▶ [Goal of the exercise]: Quote, please, the line with "# The ring as", the line with "from math import cos, pi, radians, sin", and every line between them, exactly and with nothing else.

>>>

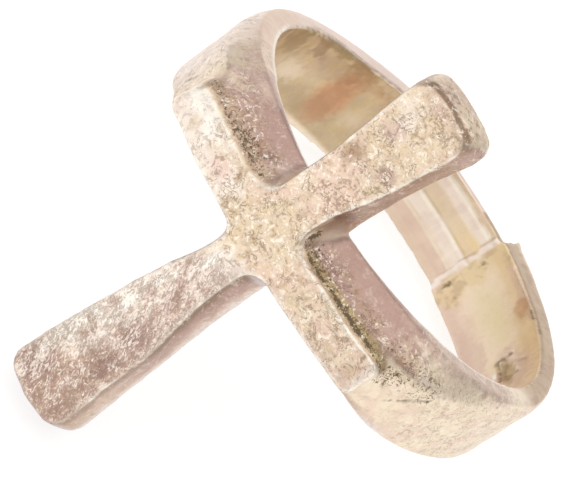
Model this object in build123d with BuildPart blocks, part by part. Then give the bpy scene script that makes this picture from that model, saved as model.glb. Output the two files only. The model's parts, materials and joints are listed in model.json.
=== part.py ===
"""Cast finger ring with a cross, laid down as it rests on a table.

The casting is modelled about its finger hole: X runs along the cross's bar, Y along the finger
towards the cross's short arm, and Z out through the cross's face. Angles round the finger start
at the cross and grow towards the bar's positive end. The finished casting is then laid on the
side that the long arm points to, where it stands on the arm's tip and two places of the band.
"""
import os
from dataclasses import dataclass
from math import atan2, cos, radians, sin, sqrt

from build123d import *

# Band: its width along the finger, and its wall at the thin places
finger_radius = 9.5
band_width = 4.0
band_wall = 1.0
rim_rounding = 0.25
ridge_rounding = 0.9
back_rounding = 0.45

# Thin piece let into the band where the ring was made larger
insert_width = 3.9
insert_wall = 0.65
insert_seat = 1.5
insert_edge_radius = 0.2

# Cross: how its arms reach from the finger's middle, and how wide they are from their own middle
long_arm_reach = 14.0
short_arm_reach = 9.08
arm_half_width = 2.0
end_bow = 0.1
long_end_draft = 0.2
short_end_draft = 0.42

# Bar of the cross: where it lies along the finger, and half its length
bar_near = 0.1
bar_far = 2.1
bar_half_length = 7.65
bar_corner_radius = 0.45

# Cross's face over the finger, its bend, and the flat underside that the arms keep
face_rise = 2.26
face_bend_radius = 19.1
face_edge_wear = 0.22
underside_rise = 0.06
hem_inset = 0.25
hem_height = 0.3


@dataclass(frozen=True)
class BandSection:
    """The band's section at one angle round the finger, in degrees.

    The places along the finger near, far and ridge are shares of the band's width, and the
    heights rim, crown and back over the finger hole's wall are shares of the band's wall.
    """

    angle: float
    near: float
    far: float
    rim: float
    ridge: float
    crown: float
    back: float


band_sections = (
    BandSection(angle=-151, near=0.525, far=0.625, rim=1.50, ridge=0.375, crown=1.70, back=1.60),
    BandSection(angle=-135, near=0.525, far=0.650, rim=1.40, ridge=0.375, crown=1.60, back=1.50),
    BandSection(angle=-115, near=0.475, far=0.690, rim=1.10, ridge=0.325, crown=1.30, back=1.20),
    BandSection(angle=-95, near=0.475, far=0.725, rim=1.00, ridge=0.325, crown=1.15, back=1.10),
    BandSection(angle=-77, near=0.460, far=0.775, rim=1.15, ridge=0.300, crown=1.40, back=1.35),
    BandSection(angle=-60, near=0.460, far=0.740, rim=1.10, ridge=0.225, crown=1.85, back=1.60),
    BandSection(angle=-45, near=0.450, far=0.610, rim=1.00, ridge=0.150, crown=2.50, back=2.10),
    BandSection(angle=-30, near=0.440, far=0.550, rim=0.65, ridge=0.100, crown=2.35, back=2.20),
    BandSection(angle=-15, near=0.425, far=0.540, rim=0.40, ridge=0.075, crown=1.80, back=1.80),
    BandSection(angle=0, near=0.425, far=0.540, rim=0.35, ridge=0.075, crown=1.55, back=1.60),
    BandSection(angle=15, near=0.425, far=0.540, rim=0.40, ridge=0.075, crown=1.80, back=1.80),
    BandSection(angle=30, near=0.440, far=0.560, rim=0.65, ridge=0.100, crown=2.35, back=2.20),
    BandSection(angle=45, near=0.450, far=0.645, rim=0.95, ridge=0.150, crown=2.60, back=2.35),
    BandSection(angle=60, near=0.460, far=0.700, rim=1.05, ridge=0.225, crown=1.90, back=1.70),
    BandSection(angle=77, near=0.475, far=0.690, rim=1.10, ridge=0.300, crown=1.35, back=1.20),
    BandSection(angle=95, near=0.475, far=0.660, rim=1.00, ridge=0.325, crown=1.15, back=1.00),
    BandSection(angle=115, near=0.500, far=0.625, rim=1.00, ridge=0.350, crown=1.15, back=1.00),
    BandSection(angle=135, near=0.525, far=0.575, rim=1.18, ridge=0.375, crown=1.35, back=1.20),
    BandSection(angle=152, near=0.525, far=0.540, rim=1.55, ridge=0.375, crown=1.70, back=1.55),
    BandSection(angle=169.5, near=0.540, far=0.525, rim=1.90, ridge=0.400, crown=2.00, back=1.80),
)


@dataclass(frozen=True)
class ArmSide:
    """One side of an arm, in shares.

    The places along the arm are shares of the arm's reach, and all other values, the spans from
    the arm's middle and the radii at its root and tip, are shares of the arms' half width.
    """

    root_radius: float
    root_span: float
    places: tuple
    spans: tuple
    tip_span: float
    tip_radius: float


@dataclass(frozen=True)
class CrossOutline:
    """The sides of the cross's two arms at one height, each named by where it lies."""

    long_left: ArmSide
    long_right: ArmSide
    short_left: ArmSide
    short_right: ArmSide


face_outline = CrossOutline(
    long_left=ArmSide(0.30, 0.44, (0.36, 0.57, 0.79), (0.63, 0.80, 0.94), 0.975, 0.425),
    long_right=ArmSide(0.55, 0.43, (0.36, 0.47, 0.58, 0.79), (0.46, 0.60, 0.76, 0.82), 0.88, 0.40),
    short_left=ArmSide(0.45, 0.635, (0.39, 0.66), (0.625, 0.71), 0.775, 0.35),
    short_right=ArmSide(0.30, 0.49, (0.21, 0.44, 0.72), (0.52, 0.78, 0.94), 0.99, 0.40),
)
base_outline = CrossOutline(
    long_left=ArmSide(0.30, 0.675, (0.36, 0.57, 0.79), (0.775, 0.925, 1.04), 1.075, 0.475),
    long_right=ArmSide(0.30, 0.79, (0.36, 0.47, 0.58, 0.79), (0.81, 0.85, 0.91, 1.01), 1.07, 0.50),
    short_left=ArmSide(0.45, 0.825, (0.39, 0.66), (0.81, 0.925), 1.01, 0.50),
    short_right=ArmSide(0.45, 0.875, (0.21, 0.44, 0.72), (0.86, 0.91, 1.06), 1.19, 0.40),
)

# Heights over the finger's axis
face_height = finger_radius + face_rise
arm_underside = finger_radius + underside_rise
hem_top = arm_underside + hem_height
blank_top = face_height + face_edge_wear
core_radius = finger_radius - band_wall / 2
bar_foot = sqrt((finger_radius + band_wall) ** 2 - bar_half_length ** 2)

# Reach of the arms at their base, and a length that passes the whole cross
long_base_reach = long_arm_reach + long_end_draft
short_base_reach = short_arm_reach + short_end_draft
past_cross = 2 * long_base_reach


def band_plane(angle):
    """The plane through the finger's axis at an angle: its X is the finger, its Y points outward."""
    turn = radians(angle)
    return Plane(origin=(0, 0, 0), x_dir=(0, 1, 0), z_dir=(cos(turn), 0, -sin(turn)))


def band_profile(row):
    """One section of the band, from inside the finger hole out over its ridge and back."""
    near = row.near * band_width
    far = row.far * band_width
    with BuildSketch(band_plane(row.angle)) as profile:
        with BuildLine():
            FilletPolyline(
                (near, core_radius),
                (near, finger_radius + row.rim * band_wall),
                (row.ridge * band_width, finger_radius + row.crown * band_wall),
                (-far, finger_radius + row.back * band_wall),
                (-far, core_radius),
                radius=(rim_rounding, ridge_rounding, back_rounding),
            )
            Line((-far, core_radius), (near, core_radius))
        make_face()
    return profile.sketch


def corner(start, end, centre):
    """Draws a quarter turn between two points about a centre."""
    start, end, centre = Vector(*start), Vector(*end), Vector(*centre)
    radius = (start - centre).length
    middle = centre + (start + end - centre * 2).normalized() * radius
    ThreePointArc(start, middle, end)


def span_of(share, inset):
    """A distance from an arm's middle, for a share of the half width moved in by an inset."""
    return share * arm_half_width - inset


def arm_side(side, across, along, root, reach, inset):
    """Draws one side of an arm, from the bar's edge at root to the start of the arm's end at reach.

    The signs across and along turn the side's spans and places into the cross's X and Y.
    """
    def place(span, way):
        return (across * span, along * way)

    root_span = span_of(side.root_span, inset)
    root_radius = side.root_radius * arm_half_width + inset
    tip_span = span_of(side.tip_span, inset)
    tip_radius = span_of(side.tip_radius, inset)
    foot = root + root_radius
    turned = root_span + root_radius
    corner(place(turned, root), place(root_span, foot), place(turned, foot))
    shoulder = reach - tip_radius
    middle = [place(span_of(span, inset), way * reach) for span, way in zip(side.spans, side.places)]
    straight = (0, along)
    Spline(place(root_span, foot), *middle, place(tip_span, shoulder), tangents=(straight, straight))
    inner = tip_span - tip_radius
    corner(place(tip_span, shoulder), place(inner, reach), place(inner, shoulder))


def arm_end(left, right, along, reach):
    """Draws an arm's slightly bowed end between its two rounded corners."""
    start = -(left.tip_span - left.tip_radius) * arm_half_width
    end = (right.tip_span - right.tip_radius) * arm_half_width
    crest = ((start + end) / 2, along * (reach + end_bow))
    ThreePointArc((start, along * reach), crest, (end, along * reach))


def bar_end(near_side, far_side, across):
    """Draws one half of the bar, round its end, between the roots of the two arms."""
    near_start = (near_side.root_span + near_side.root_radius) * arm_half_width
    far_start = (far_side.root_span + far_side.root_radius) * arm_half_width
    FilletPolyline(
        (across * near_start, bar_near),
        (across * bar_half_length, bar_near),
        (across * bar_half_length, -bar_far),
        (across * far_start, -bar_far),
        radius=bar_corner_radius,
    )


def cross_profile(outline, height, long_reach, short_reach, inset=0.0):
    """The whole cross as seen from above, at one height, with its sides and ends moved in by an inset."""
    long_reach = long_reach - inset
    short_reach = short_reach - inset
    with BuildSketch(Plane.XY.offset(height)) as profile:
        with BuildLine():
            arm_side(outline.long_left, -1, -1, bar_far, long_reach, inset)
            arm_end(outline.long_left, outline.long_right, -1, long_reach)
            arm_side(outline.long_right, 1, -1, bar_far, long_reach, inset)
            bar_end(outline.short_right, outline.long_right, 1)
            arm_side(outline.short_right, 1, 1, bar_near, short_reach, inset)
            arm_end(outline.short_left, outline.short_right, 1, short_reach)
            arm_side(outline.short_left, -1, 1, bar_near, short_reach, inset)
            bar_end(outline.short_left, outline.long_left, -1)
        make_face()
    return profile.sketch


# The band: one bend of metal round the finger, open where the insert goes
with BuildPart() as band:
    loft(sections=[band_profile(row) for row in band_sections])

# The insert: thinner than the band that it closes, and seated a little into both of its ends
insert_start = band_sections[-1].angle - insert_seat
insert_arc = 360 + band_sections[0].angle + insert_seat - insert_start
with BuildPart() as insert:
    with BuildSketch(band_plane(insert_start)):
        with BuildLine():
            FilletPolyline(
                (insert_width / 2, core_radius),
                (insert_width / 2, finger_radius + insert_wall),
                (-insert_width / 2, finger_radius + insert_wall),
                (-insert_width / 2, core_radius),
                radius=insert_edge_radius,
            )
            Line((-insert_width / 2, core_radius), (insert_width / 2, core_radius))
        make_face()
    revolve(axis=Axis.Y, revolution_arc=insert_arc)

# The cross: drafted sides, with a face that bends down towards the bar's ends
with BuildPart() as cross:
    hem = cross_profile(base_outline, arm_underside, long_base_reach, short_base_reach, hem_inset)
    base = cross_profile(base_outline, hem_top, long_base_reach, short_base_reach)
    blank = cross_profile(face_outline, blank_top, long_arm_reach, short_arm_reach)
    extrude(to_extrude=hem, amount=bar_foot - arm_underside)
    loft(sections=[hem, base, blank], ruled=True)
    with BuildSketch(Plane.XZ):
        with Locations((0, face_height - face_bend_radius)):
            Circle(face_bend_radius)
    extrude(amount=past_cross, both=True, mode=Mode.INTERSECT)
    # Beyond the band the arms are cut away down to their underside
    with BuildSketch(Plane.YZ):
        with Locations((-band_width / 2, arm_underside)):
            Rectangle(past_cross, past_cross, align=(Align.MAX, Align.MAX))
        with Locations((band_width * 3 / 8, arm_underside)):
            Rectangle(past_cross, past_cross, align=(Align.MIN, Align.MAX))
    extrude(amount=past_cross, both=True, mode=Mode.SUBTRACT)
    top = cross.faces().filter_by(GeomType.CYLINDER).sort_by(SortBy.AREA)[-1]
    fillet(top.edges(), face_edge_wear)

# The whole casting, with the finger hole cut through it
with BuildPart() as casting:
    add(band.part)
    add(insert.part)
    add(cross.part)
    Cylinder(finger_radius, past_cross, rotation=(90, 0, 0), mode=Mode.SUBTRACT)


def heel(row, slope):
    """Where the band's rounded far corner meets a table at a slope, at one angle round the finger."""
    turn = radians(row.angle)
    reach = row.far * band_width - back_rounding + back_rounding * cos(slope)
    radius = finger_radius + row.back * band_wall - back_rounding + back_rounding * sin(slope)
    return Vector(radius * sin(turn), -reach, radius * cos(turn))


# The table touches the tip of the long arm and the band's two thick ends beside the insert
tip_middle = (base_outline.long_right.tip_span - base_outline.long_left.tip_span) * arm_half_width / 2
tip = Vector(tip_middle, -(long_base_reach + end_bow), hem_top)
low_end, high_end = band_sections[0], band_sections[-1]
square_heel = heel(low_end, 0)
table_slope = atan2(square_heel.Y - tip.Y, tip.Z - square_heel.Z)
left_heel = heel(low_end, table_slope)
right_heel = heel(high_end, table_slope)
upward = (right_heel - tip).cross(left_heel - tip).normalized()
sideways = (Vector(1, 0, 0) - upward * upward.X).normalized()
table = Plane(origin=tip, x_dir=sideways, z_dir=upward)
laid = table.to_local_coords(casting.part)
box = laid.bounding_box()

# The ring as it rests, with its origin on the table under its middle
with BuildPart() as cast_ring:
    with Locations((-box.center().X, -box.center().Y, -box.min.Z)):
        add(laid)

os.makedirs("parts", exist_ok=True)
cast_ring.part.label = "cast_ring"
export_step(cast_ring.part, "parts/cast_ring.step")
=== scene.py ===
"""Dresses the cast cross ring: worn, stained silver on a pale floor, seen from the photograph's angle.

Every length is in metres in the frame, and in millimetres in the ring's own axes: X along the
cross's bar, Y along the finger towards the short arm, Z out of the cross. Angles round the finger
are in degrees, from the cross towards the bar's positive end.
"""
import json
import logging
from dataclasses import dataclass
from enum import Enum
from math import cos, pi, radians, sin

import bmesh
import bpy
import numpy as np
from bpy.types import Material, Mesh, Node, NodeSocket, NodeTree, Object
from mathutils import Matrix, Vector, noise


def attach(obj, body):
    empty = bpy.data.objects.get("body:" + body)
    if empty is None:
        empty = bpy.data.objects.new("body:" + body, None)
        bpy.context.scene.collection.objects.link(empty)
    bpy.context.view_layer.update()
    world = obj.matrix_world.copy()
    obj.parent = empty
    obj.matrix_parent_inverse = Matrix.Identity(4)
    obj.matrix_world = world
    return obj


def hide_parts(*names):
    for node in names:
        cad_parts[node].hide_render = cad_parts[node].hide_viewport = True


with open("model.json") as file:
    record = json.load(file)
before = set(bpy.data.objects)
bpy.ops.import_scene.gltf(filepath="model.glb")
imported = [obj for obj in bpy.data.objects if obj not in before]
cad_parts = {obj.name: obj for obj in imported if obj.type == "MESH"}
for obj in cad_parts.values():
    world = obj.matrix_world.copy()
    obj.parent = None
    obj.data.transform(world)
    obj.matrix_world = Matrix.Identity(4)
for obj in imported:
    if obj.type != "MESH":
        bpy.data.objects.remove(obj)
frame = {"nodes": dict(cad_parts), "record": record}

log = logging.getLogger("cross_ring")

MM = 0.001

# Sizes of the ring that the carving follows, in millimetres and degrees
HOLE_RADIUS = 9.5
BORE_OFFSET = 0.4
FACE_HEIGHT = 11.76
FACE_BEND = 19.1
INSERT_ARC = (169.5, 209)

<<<

▶ [Solution for this problem]:
# The ring as it rests, with its origin on the table under its middle
with BuildPart() as cast_ring:
    with Locations((-box.center().X, -box.center().Y, -box.min.Z)):
        add(laid)

os.makedirs("parts", exist_ok=True)
cast_ring.part.label = "cast_ring"
export_step(cast_ring.part, "parts/cast_ring.step")
=== scene.py ===
"""Dresses the cast cross ring: worn, stained silver on a pale floor, seen from the photograph's angle.

Every length is in metres in the frame, and in millimetres in the ring's own axes: X along the
cross's bar, Y along the finger towards the short arm, Z out of the cross. Angles round the finger
are in degrees, from the cross towards the bar's positive end.
"""
import json
import logging
from dataclasses import dataclass
from enum import Enum
from math import cos, pi, radians, sin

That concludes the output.